A three-legged therapy dog is bringing hope to kids with limb differences at Shriners Children’s Lexington in Kentucky. According to People, the rescue dog visits kids in the hospital and helps them feel more confident in their bodies.
Wounded pup gets second chance
No one would’ve predicted that Chance would become a therapy dog. He was found with a bullet in his shoulder, starving to death. Camp Jean Rescue took him in and provided life-saving medical care. Unfortunately, because of the physical damage due to the bullet wound, veterinarians had to amputate Chase’s left front leg. Also, his collarbone and shoulder were removed.
Andrea White became Chance’s mom and handler six weeks post-amputation.
“After seeing how gentle and intelligent he was, as well as obedient, I decided to pursue getting him pet therapy certified,” White told People. “As a former nurse at Shriners, I knew I wanted to focus on visiting patients with limb deficiencies.”
Thanks to Love on a Leash, Chance and White enrolled in pet therapy training at Love on a Leash. Before long, he became a certified therapy dog.

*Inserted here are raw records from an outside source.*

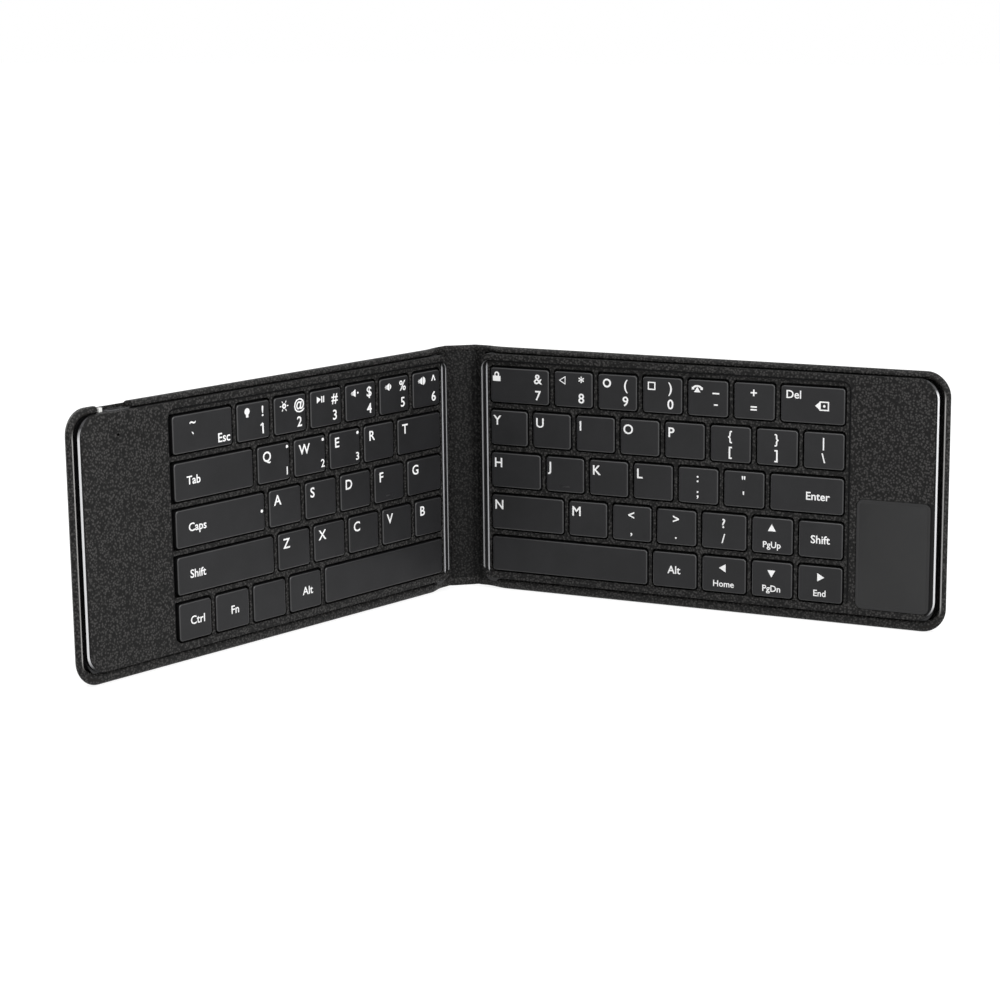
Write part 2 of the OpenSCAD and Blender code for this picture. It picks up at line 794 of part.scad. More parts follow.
module left_key_web() { color(leather) place_left() key_web(LEFT_ROWS, left_field_length); }
module left_plate() { place_left() plate(left_field_length); }
module left_membrane() { place_left() membrane(left_field_length); }
module left_domes() { place_left() domes(LEFT_ROWS, left_field_length); }
module left_scissors() { place_left() scissors(LEFT_ROWS, left_field_length); }
module left_magnets() { place_left() magnets(); }
module left_screws() { place_left() screws(left_field_length); }

// Housing of the power switch on the board, open towards the knob
module switch_housing() {
    low = board_top - housing_height;
    inner_start = switch_place - foot_width / 2 - housing_wall;
    inner_width = foot_width + switch_travel + 2 * housing_wall;
    difference() {
        translate([inner_start - housing_wall, housing_front, low])
            cube([inner_width + 2 * housing_wall, board_front - housing_front + weld, housing_height]);
        translate([inner_start, housing_front + housing_wall, low + housing_wall])
            cube([inner_width, board_front - housing_front - 2 * housing_wall, housing_height]);
    }
}

module main_board() {
    color("#1f5a3a") place_left() difference() {
        intersection() {
            union() {
                translate([board_start, board_front, board_bottom])
                    cube([board_end - board_start, board_thickness, board_top - board_bottom]);
                switch_housing();
                for (chip = CHIPS)
                    translate([board_start + chip[0], board_front - chip_height, board_bottom + chip[1]])
                        cube([chip[2], chip_height + weld, chip[2]]);
            }
            slab(frame_back, floor_front) frame_plan(tray_wall + part_gap);
        }
        port_box(fit_gap);
    }
}

// Pouch of the battery with its two tabs, which run under the main board
module battery() {
    color("#b9bcc2") place_left() {
        translate([board_start, floor_front - battery_thickness, battery_bottom])
            cube([board_end - board_start, battery_thickness, battery_height]);
        for (x = [2, 5])
            translate([board_start + x * tab_width, floor_front - board_lift + weld, battery_top - weld])
                cube([tab_width, board_lift - 2 * weld, board_bottom - battery_top + tab_width]);
    }
}

// Charging socket: a shell with its mouth upwards and a tongue in its middle
module usb_port() {
    end_radius = port_thickness / 2;
    back_wall = 3 * port_wall;
    color(metal) place_left() {
        difference() {
            port_box(0);
            translate([port_place - port_width / 2 + end_radius, port_depth,
                    port_top - port_length + back_wall])
                port_hollow(port_width - 2 * end_radius, end_radius - port_wall, port_length);
        }
        translate([port_place - tongue_width / 2, port_depth - tongue_thickness / 2,
                port_top - port_length + back_wall - weld])
            cube([tongue_width, tongue_thickness, port_length - 2 * back_wall]);
    }
}

// Hollow of the socket: a slot with round ends
module port_hollow(span, radius, length) {
    translate([0, -radius, 0]) cube([span, 2 * radius, length]);
    for (x = [0, span]) translate([x, 0, 0]) cylinder(r = radius, h = length);
}

// Sliding knob of the power switch: a tab that stands out, and a foot that reaches into the housing
module power_switch() {
    knob_low = board_top + fit_gap;
    foot_front = housing_front + housing_wall + fit_gap;
    foot_back = board_front - housing_wall - fit_gap;
    foot_low = board_top - housing_height + 2 * housing_wall;
    color("#e8e8e6") place_left() {
        translate([switch_place - knob_width / 2, knob_front, knob_low])
            cube([knob_width, knob_thickness, frame_top + knob_reach - knob_low]);
        translate([switch_place - foot_width / 2, foot_front, foot_low])
            cube([foot_width, foot_back - foot_front, knob_low + fit_gap - foot_low]);
    }
}

module status_light() {
    color("#dfe8f0") place_left() translate([light_place, 0, light_height])
        depth_cylinder(light_radius, lip_depth, board_front);
}

// ---------- Spine ----------

// Mitred strip seen from above: it follows both creases at a height above the crease line
function strip_side(lift, reach) = [
    [reach, crease_depth - lift],
    [0, crease_depth] + lift / cos(bend / 2) * [sin(bend / 2), -cos(bend / 2)],
    left_crease + lift / cos(bend / 2) * [sin(1.5 * bend), -cos(1.5 * bend)],
    left_crease - reach * [cos(2 * bend), sin(2 * bend)] + lift * [sin(2 * bend), -cos(2 * bend)]
];

module mitred_strip(lift, thickness, reach, low, high) {
    top = strip_side(lift + thickness, reach);
    translate([-centre.x, -centre.y, low]) linear_extrude(high - low)
        polygon(concat(strip_side(lift, reach), [for (i = [3:-1:0]) top[i]]));
}

module spine_cover() {
    color(leather) place_spine()
        translate([-spine_width + crease_slit / 2, cover_front - crease_depth, 0])
            cube([spine_width - crease_slit, cover_leather, panel_height]);
}

module spine_lining() {
    color(leather) mitred_strip(lining_lift, lining_thickness, frame_start - skin_gap, lining_inset,
        panel_height - lining_inset);
}

module spine_stiffener() {
    color("#6b5a45") place_spine()
        translate([-spine_width + stiffener_inset, cover_front - crease_depth - stiffener_thickness,
                stiffener_inset])
            cube([spine_width - 2 * stiffener_inset, stiffener_thickness, panel_height - 2 * stiffener_inset]);
}

module ribbon_cable() {
    color("#b5651d") mitred_strip(ribbon_lift, ribbon_thickness, tray_start + ribbon_end,
        ribbon_height - ribbon_width / 2, ribbon_height + ribbon_width / 2);
}

right_cover();
right_tray();
right_frame();
right_skin();
right_key_web();
right_plate();
right_membrane();
right_domes();
right_scissors();
right_magnets();
right_screws();
touchpad();
touchpad_board();
left_cover();
left_tray();
left_frame();
left_skin();
left_key_web();
left_plate();
left_membrane();
left_domes();
left_scissors();
left_magnets();
left_screws();
main_board();
battery();
usb_port();
power_switch();
status_light();
spine_cover();
spine_lining();
spine_stiffener();
ribbon_cable();
left_keys(NUMBER_ROW, 6, 6);  // escape_key
left_keys(NUMBER_ROW, 0, 5);  // number_keys_left
left_keys(TOP_LETTER_ROW, 5, 5);  // tab_key
left_keys(TOP_LETTER_ROW, 0, 4);  // top_letter_keys_left
left_keys(HOME_ROW, 5, 5);  // caps_key
left_keys(HOME_ROW, 0, 4);  // home_letter_keys_left
left_keys(SHIFT_ROW, 5, 5);  // left_shift_key
left_keys(SHIFT_ROW, 0, 4);  // bottom_letter_keys_left
left_keys(BOTTOM_ROW, 4, 4);  // control_key
left_keys(BOTTOM_ROW, 3, 3);  // function_key
left_keys(BOTTOM_ROW, 2, 2);  // system_key
left_keys(BOTTOM_ROW, 1, 1);  // left_alt_key
left_keys(BOTTOM_ROW, 0, 0);  // left_space_key
right_keys(NUMBER_ROW, 0, 5);  // number_keys_right
right_keys(NUMBER_ROW, 6, 6);  // backspace_key
right_keys(TOP_LETTER_ROW, 0, 7);  // top_letter_keys_right
right_keys(HOME_ROW, 0, 5);  // home_letter_keys_right
right_keys(HOME_ROW, 6, 6);  // enter_key
right_keys(SHIFT_ROW, 0, 4);  // bottom_letter_keys_right
right_keys(SHIFT_ROW, 5, 5);  // up_key
right_keys(SHIFT_ROW, 6, 6);  // right_shift_key
right_keys(BOTTOM_ROW, 0, 0);  // right_space_key
right_keys(BOTTOM_ROW, 1, 1);  // right_alt_key
right_keys(BOTTOM_ROW, 2, 2);  // left_arrow_key
right_keys(BOTTOM_ROW, 3, 3);  // down_key
right_keys(BOTTOM_ROW, 4, 4);  // right_arrow_key
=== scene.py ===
"""Looks of the folding keyboard: leather covers, metal frames, keycaps, legends and the studio round them.

Each half is modelled flat in panel coordinates, in millimetres: x runs from the half's crease to its outer
edge, y is the depth behind the key face, and z rises from the standing edge. A finished mesh is then placed
in the frame of the part, in metres.
"""

import json
import logging
import math
from collections.abc import Callable, Iterator, Sequence
from contextlib import contextmanager
from dataclasses import dataclass, field
from enum import Enum

import bmesh
import bpy
from mathutils import Matrix, Vector


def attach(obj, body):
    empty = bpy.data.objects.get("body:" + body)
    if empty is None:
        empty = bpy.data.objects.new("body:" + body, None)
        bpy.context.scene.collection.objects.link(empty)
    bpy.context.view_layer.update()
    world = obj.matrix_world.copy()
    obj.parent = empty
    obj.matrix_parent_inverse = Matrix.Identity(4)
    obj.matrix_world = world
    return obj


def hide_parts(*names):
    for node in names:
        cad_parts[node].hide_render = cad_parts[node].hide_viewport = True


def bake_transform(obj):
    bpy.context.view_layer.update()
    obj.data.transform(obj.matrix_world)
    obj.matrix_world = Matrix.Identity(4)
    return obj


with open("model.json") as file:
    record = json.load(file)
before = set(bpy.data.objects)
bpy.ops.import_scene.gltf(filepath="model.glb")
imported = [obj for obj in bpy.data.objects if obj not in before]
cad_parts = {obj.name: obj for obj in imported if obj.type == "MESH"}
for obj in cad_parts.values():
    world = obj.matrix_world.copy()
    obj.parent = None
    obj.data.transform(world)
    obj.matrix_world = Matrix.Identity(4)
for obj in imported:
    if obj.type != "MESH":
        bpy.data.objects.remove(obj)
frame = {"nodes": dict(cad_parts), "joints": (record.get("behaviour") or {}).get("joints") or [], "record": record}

LOG = logging.getLogger("folding_keyboard")
MM = 0.001
Point = tuple[float, float, float]
Colour = tuple[float, float, float]
Pair = tuple[float, float]
Edges = tuple[float, float, float, float]
Rule = Callable[[Vector, Vector], bool]
# A direction lies along an axis when its share of that axis is greater than this.
ALONG = 0.9
# A point lies on a plane when it is nearer to it than this, in millimetres.
NEAR = 0.1
# A width or a tolerance too small to be seen, in millimetres.
HAIR = 0.01


# ---------- Placing ----------


class Side(Enum):
    """The two halves of the keyboard."""

    RIGHT = "right"
    LEFT = "left"


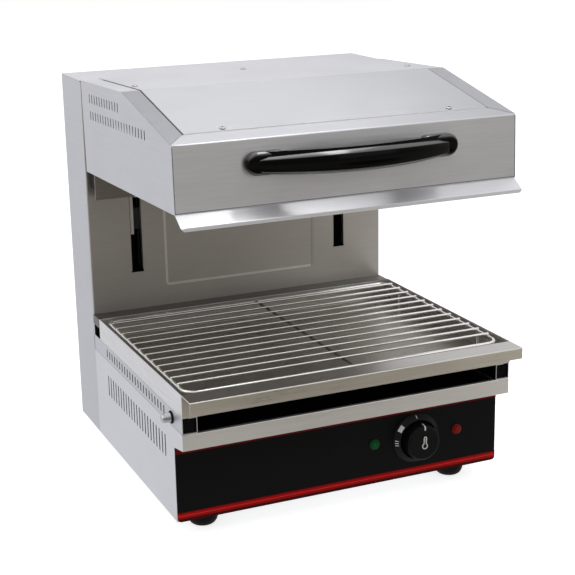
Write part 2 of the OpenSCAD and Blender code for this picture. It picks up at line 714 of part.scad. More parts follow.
bar_top = block_top_z + block_h;
bar_h = 14;
weight_d = pulley_d - pulley_r;
module lift_cable_front() color("#77777a") both_sides() 
    bar_z(cable_x, cable_d, cable_dia / 2, bar_top + seat_gap, pulley_z - seat_gap);
module lift_cable_rear() color("#77777a") both_sides() {
    bar_z(cable_x, weight_d, cable_dia / 2, weight_z + weight_h + seat_gap, pulley_z);
    translate([cable_x, fwd(pulley_d), pulley_z]) rotate([90, 0, 90])
        rotate_extrude(angle = 180, $fn = 96) translate([pulley_r, 0]) circle(r = cable_dia / 2, $fn = 32);
}

module counterweight() color("#55565a")
    slab(-weight_w / 2, weight_w / 2, weight_d - weight_t / 2, weight_d + weight_t / 2, weight_z,
        weight_z + weight_h);

module lift_bar() color(steel_dark)
    slab(-rod_x + block_w / 2, rod_x - block_w / 2, rod_d - bar_t / 2, rod_d + bar_t / 2,
        bar_top - bar_h, bar_top);

module slide_blocks() color("#e6e4de") both_sides() for (z = [block_low_z, block_top_z])
    difference() {
        slab(rod_x - block_w / 2, rod_x + block_w / 2, rod_d - block_w / 2, rod_d + block_w / 2, z,
            z + block_h);
        bar_z(rod_x, rod_d, rod_dia / 2 + run_gap, z - 1, z + block_h + 1);
    }

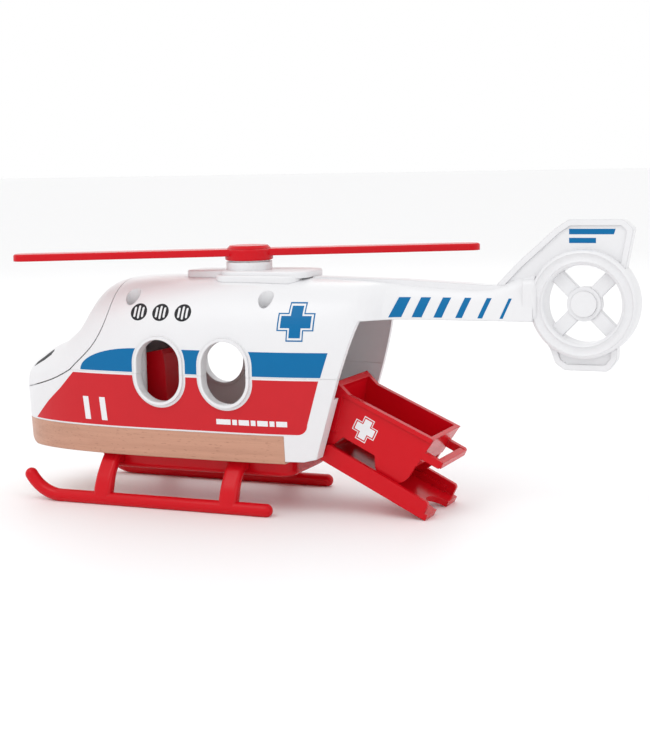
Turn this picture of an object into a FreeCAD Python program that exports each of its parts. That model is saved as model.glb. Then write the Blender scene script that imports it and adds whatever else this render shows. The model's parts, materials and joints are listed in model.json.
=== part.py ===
import FreeCAD, Part
import math
import os

# Toy rescue helicopter, millimetres. +Z is up, the nose points along -X and the left side along -Y.
# The origin lies on the floor under the middle of the length. "Station" means distance back from
# the tip of the nose, so a piece keeps its place in the cabin when the overall length changes.

# Driving dimensions of the cabin
length = 260.6
cabin_width = 60.0
roof_height = 91.4
seam_height = 54.2
sill_height = 31.5
hull_bottom = 20.4
wall = 2.2
nose_length = 75.0
side_lean = 2.6
moving_gap = 0.3

# Canopy: the seam that runs round it, as station and height, and its hinge at the tip of the nose
canopy_lower_seam = [(-3.0, 43.8), (0.0, 43.8), (9.8, 45.6), (24.7, 50.0), (33.8, 54.2)]
canopy_rear_seam = [(33.8, 54.2), (40.3, 59.6), (45.0, 64.0), (48.7, 69.2), (51.2, 75.4), (52.4, 84.0),
                    (52.4, 96.0)]
canopy_hinge_height = 43.8
canopy_hinge_station = 2.0
canopy_knuckle_radius = 2.0
canopy_knuckle_inner = 3.0
canopy_knuckle_outer = 7.0
hinge_pin_radius = 0.8

# Windows: upright slots with rounded ends and a raised rim
window_stations = (76.4, 105.4)
window_height = 55.5
window_width = 21.8
window_tall = 27.5
rim_width = 1.3
rim_proud = 0.6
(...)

His “eager to please” demeanor led to a role bringing smiles and comfort to kids with limb differences at Shriners Children’s Lexington.
“Most visits occur in the clinic exam rooms, and the kids just light up when we walk in. Many of them get down on the floor to be closer to him, as do parents and siblings. Everyone is very curious about how he lost his leg,” White told People.
Kids bond with three-legged therapy dog
Families are grateful for the opportunity to befriend the tripod dog. Emily Yost has a 4-year-old son, Arlo, who has a prosthesis. They met Chance at the hospital.
“Meeting Chance was such an unexpectedly profound experience for our family,” Yoast told People. “With Chance, I could tell there was another level of relatability and compassion coming from our son. He had a ton of questions after the visit about what happened to Chance and what we could do to help him further.”
She continued: “We explained to Arlo that just like him, Chance is and will be OK and can do anything he puts his puppy mind to — just like Arlo does every day.”
Hospital staff also enjoy having a furry colleague around. Beth English is a certified therapeutic recreational therapist at the hospital.
“Seeing Chance takes away a lot of anxiety and stress around a lengthy visit to our prosthetics clinic,” she told People. “A lot of visits for prosthetics can be over an hour long, so visiting with Chance gives patients and families something to look forward to. The smiles on the patients’ and families’ faces show it all.”
And when he gets home, Chance doesn’t just cash out on the couch. Rather, he plays with his rescue dog sibling, Sadie, or follows White around the house.
According to People, “White hopes Chance’s work inspires animal lovers to support therapy dog programs, which aren’t only in hospitals but in nursing homes, schools, airports, libraries, and more as well.”